Investment group Linseed Capital recently expanded into central Omaha, at 719 S. 75th St., to be exact. Linseed, formed by Dr. James and Karen Linder, bought both the building (coming in at 10,000-square feet) and the adjoining home next door, said the World-Herald. The space will be used as office space, as well as a home for some of Linseed’s tenants (coincidentally, a company also owned by the Linders), one of which includes Tethon 3D. The home next door will be used for visitors to stay in when they come to do a residence with Tethon 3D. In other words, Omaha’s first Ceramic 3D printing business will finally have a home.
We’ve talked a lot about 3D printing (or additive manufacturing) on the blog before, but not so much about materials other than plastic that are being used to create these exciting products. Tethon, founded by the Linders, focuses on ceramic material to craft products for industrial, manufacturing, and design industries. The name comes from the word for White Buffalo in the language of the Omaha tribe of Native Americans– White Buffalos exist in nature, although they are rare and difficult to find, the Linders say. And as Tethon was founded in and operates in Omaha, it seems a fitting title for a company working to advance the field of manufacturing.
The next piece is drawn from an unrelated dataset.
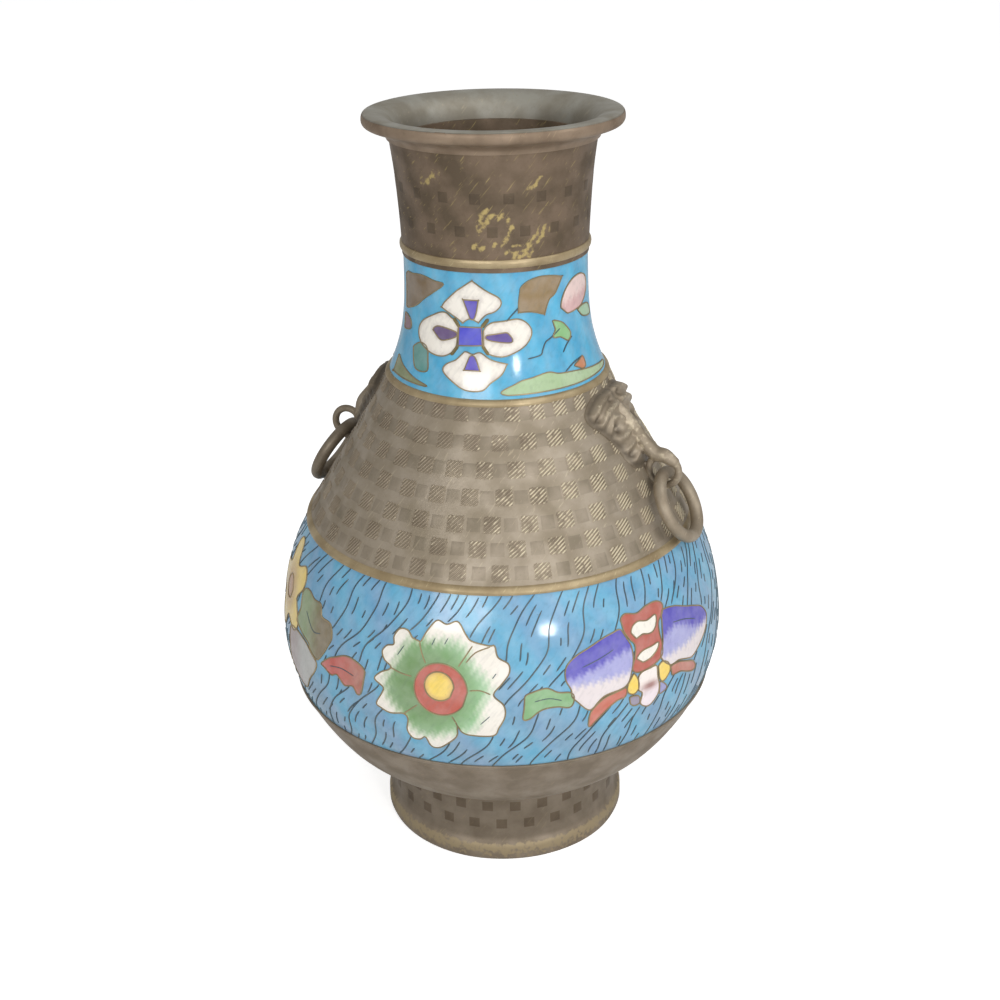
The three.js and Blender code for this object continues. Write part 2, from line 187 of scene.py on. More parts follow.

Along with 3D artists, ceramic sculptors, and technical directors, the Linders’ diverse backgrounds provide solid footing for experimentation and the melding of art, sculpture, and technology. Karen Linder is as a Cytotechnologist (one who studies cells) and Jim Linder is a pathologist who has successfully commercialized two medical devices. Jim also serves as interim president of the University of Nebraska, and the President of the University Technology Development Corporation at the University of Nebraska as well.
What Tethon can do with their ceramics is pretty amazing. From fine art to architectural reproductions and models, archeological reproductions and functional designs, the company produces (and can produce for you!) everything from biomaterials for bone growth and reconstruction to ceramic molds to tolerate high temperature metal casting. Check out their website for videos on the modeling and kiln firing steps in the process.
And if videos aren’t quite enough for you, you’re in luck! Tethon actually offers workshops at their facility that include 3D design, printer set up, running, printer cleanup, and maintenance. They also walk you through the object cleaning, firing, and glazing. The final objects you create are shipped to you after the workshop– not a bad deal! Pricing and more details can be found here. And by the way, for teachers, Tethon offers one-hour free seminars to educational institutions within 150 miles of Omaha.